NAME¶
json_xs - JSON::XS commandline utility
SYNOPSIS¶
json_xs [-v] [-f inputformat] [-t outputformat]
DESCRIPTION¶
json_xs converts between some input and output formats (one of them is
JSON).
The default input format is "json" and the default output format is
"json-pretty".
OPTIONS¶
- -v
- Be slightly more verbose.
- -f fromformat
- Read a file in the given format from STDIN.
"fromformat" can be one of:
- json - a json text encoded, either utf-8, utf16-be/le, utf32-be/le
- storable - a Storable frozen value
- storable-file - a Storable file (Storable has two incompatible
formats)
- bencode - use Convert::Bencode, if available (used by torrent files, among
others)
- clzf - Compress::LZF format (requires that module to be installed)
- eval - evaluate the given code as (non-utf-8) Perl, basically the reverse
of "-t dump"
- yaml - YAML (avoid at all costs, requires the YAML module :)
- string - do not attempt to decode te file data
- none - nothing is read, creates an "undef" scalar - mainly
useful with "-e"
- -t toformat
- Write the file in the given format to STDOUT.
"toformat" can be one of:
- json, json-utf-8 - json, utf-8 encoded
- json-pretty - as above, but pretty-printed
- json-utf-16le, json-utf-16be - little endian/big endian utf-16
- json-utf-32le, json-utf-32be - little endian/big endian utf-32
- storable - a Storable frozen value in network format
- storable-file - a Storable file in network format (Storable has two
incompatible formats)
- bencode - use Convert::Bencode, if available (used by torrent files, among
others)
- clzf - Compress::LZF format
- yaml - YAML
- dump - Data::Dump
- dumper - Data::Dumper
- string - writes the data out as if it were a string
- none - nothing gets written, mainly useful together with
"-e"
- Note that Data::Dumper doesn't handle self-referential data structures
correctly - use "dump" instead.
- -e code
- Evaluate perl code after reading the data and before writing it out again
- can be used to filter, create or extract data. The data that has been
written is in $_, and whatever is in there is written out afterwards.
EXAMPLES¶
json_xs -t none <isitreally.json
"JSON Lint" - tries to parse the file
isitreally.json as JSON -
if it is valid JSON, the command outputs nothing, otherwise it will print an
error message and exit with non-zero exit status.
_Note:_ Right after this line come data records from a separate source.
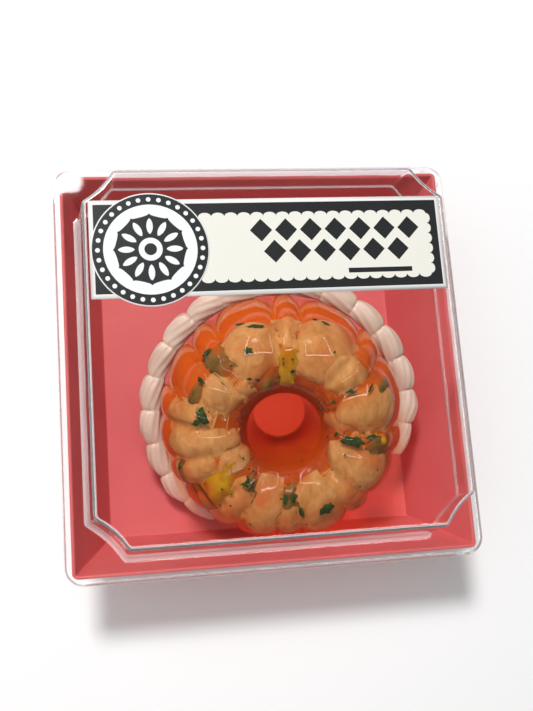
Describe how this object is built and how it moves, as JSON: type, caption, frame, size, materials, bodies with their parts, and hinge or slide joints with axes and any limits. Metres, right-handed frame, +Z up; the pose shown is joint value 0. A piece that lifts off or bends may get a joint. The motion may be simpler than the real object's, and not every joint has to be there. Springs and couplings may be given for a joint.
{
  "type": "boxed novelty jelly ring",
  "caption": "A small fluted amber jelly ring with a piped cream ruffle, leaning in a pink gift box under a clear formed lid with a paper label and a round sticker.",
  "frame": {"origin": "middle of the tray's resting face", "axes": "+X along the label to its plain end, +Y from the jelly's low side up to the label, +Z up through the clear lid"},
  "size_m": [0.0794, 0.0794, 0.0368],
  "materials": {
    "tray_pink": "satin coated card, folded",
    "lid_clear": "clear thin formed plastic sheet",
    "label_print": "printed paper, black band round an off-white field",
    "sticker_print": "printed paper, black ring round an off-white middle",
    "jelly_orange": "glossy translucent amber jelly",
    "icing_cream": "piped icing, soft sheen",
    "morsel_pale": "moist pale morsels sunk in the jelly",
    "herb_green": "chopped green herb sunk in the jelly"
  },
  "bodies": {
    "root": {"tray": "tray_pink", "lid": "lid_clear", "label_strip": "label_print", "round_label": "sticker_print", "jelly_ring": "jelly_orange", "ruffle": "icing_cream"}
  },
  "joints": []
}
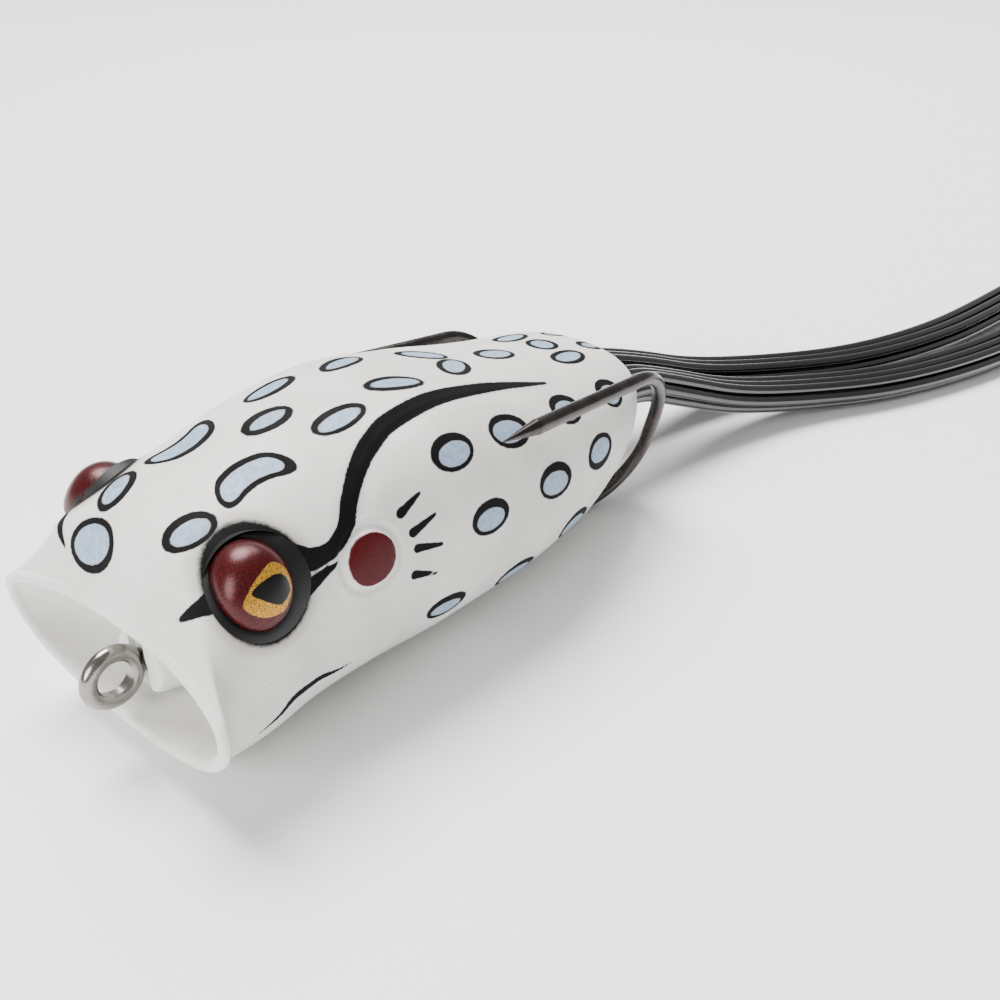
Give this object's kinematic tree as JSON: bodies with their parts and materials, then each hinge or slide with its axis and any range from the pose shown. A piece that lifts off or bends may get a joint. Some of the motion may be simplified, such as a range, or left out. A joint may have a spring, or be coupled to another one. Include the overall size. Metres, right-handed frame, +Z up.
{
  "type": "topwater popper",
  "caption": "Hollow soft-bodied frog popping lure with a cupped mouth, line tie, belly keel, double hook and a strand skirt.",
  "frame": {"origin": "on the floor that the belly rests on, below the middle of the lure's length and width without its skirt", "axes": "+X towards the tail, -X towards the nose and line tie, -Y towards the frog's left, +Z up"},
  "size_m": [0.1547, 0.0481, 0.0231],
  "materials": {
    "soft_body": "satin soft plastic, painted",
    "eye": "gloss, dark red with a gold crescent and black pupil",
    "tie_wire": "bright stainless wire",
    "hook_wire": "black nickel",
    "keel": "dull cast metal",
    "skirt": "gloss black"
  },
  "bodies": {
    "body": {"body_shell": "soft_body", "eye_left": "eye", "eye_right": "eye"},
    "hooks": {"line_tie": "tie_wire", "hook_left": "hook_wire", "hook_right": "hook_wire", "keel_weight": "keel"},
    "leg_left": {"leg_collar_left": "skirt", "strand_left_01": "skirt", "strand_left_02": "skirt", "strand_left_03": "skirt", "strand_left_04": "skirt", "strand_left_05": "skirt", "strand_left_06": "skirt", "strand_left_07": "skirt", "strand_left_08": "skirt", "strand_left_09": "skirt", "strand_left_10": "skirt"},
    "leg_right": {"leg_collar_right": "skirt", "strand_right_01": "skirt", "strand_right_02": "skirt", "strand_right_03": "skirt", "strand_right_04": "skirt", "strand_right_05": "skirt", "strand_right_06": "skirt", "strand_right_07": "skirt", "strand_right_08": "skirt", "strand_right_09": "skirt", "strand_right_10": "skirt"}
  },
  "joints": [
    {"name": "hook_swing", "type": "hinge", "parent": "body", "child": "hooks", "pos_m": [-0.02261, 0, 0.0075], "axis": [0, 1, 0], "range_deg": [0, 4]},
    {"name": "leg_left_splay", "type": "hinge", "parent": "body", "child": "leg_left", "pos_m": [0.02879, -0.0034, 0.0105], "axis": [0, 0, -1], "range_deg": [0, 15]},
    {"name": "leg_right_splay", "type": "hinge", "parent": "body", "child": "leg_right", "pos_m": [0.02879, 0.0034, 0.0105], "axis": [0, 0, 1], "range_deg": [0, 15]}
  ]
}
<src.json json_xs >pretty.json
Prettify the JSON file
src.json to
dst.json.
json_xs -f storable-file <file
Read the serialised Storable file
file and print a human-readable JSON
version of it to STDOUT.
json_xs -f storable-file -t yaml <file
Same as above, but write YAML instead (not using JSON at all :)
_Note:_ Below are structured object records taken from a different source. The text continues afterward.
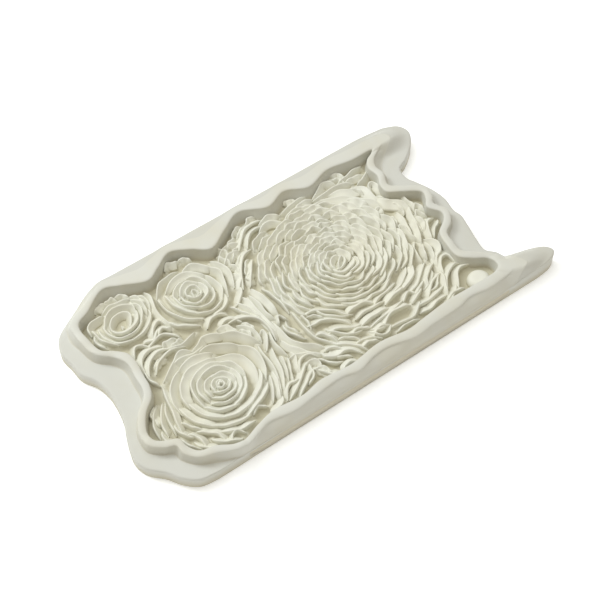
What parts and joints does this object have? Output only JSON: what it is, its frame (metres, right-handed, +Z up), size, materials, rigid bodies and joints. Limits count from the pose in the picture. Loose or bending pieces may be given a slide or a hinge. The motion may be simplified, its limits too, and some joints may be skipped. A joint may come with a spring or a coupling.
{
  "type": "resin casting mould",
  "caption": "Open-faced silicone casting mould with a wavy pouring wall round a cavity of roses in relief, flat edge flanges and two pull tabs.",
  "frame": {"origin": "middle of the flat underside, at the centre of the bounding box", "axes": "+X along the mould towards its two pull tabs, +Y towards the two small roses' straight side, +Z up out of the open cavity"},
  "size_m": [0.197, 0.1, 0.0115],
  "materials": {
    "silicone_sheet": "matte cast silicone, light grey",
    "silicone_wall": "matte cast silicone, light warm grey",
    "silicone_petals": "matte cast silicone, warmer in its hollows"
  },
  "bodies": {
    "root": {"backing_sheet": "silicone_sheet", "cavity_floor": "silicone_petals", "left_flange": "silicone_sheet", "right_flange": "silicone_sheet", "rear_pull_tab": "silicone_sheet", "front_pull_tab": "silicone_sheet", "rear_wall_left": "silicone_wall", "rear_wall_right": "silicone_wall", "front_wall_left": "silicone_wall", "front_wall_right": "silicone_wall", "left_wall_rear": "silicone_wall", "left_wall_front": "silicone_wall", "right_wall_rear": "silicone_wall", "right_wall_front": "silicone_wall", "large_rose_bud": "silicone_petals", "large_rose_inner_petals": "silicone_petals", "large_rose_middle_petals": "silicone_petals", "large_rose_outer_petals": "silicone_petals", "medium_rose_bud": "silicone_petals", "medium_rose_inner_petals": "silicone_petals", "medium_rose_outer_petals": "silicone_petals", "rear_rose_bud": "silicone_petals", "rear_rose_inner_petals": "silicone_petals", "rear_rose_outer_petals": "silicone_petals", "corner_rose_bud": "silicone_petals", "corner_rose_petals": "silicone_petals", "left_edge_petals": "silicone_petals", "centre_petals": "silicone_petals", "front_fan_petals": "silicone_petals", "rear_edge_petals": "silicone_petals", "right_edge_petals": "silicone_petals", "pocket_petal": "silicone_petals"}
  },
  "joints": []
}
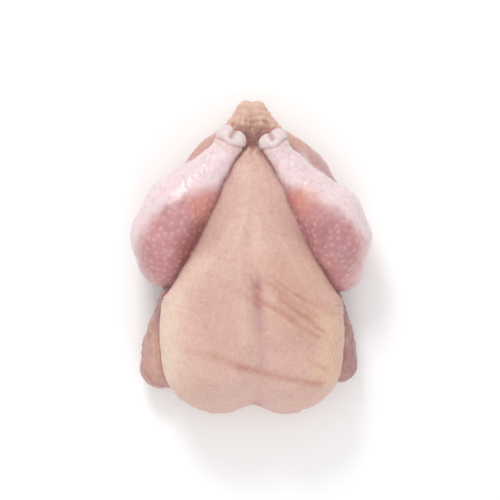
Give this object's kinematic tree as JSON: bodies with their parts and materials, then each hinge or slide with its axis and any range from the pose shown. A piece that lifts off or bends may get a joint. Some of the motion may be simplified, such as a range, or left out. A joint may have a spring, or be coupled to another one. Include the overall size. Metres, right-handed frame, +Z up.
{
  "type": "whole raw chicken",
  "caption": "Raw whole chicken, plucked and dressed, lying on its back with folded legs and wings.",
  "frame": {"origin": "middle of the footprint, on the flat of the back that the bird rests on", "axes": "+Z up through the breast, +Y towards the tail and the hocks, -Y towards the neck end"},
  "size_m": [0.1636, 0.2113, 0.0771],
  "materials": {
    "skin": "moist raw poultry skin, satin"
  },
  "bodies": {
    "root": {"chicken": "skin"}
  },
  "joints": []
}
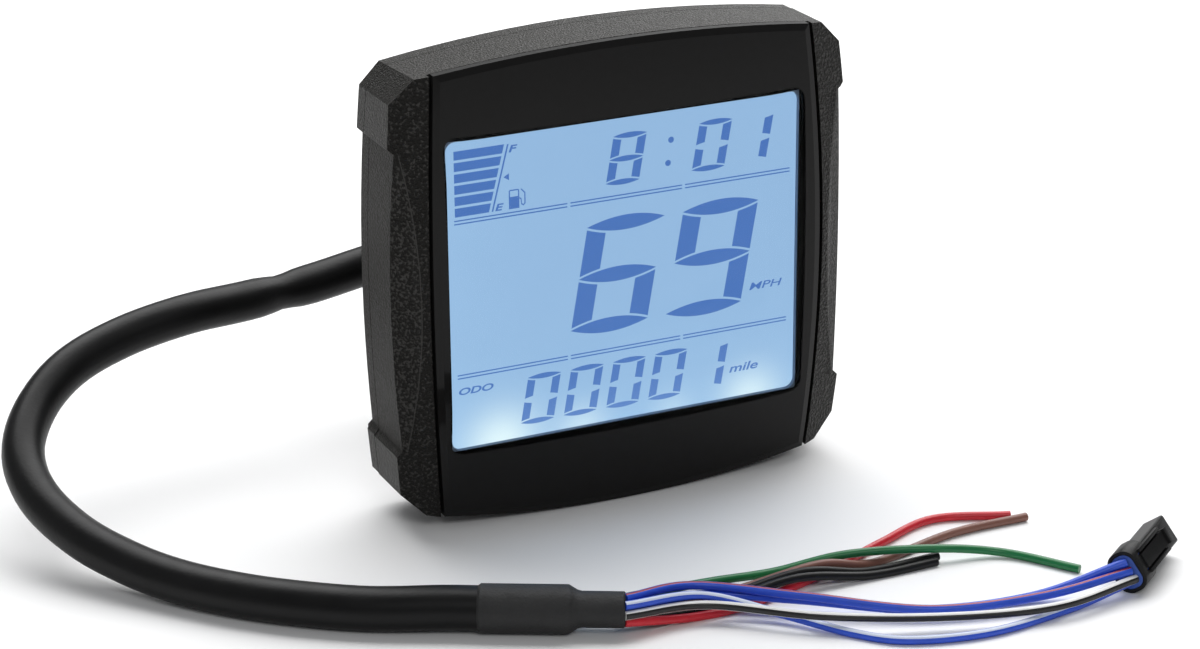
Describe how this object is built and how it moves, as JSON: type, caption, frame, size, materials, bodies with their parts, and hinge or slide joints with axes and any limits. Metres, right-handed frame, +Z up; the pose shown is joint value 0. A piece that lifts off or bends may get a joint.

json_xs -f none -e '$_ = [1, 2, 3]'
Dump the perl array as UTF-8 encoded JSON text.
<torrentfile json_xs -f bencode -e '$_ = join "\n", map @$_, @{$_->{"announce-list"}}' -t string
Print the tracker list inside a torrent file.
lwp-request http://cpantesters.perl.org/show/JSON-XS.json | json_xs
Fetch the cpan-testers result summary "JSON::XS" and pretty-print it.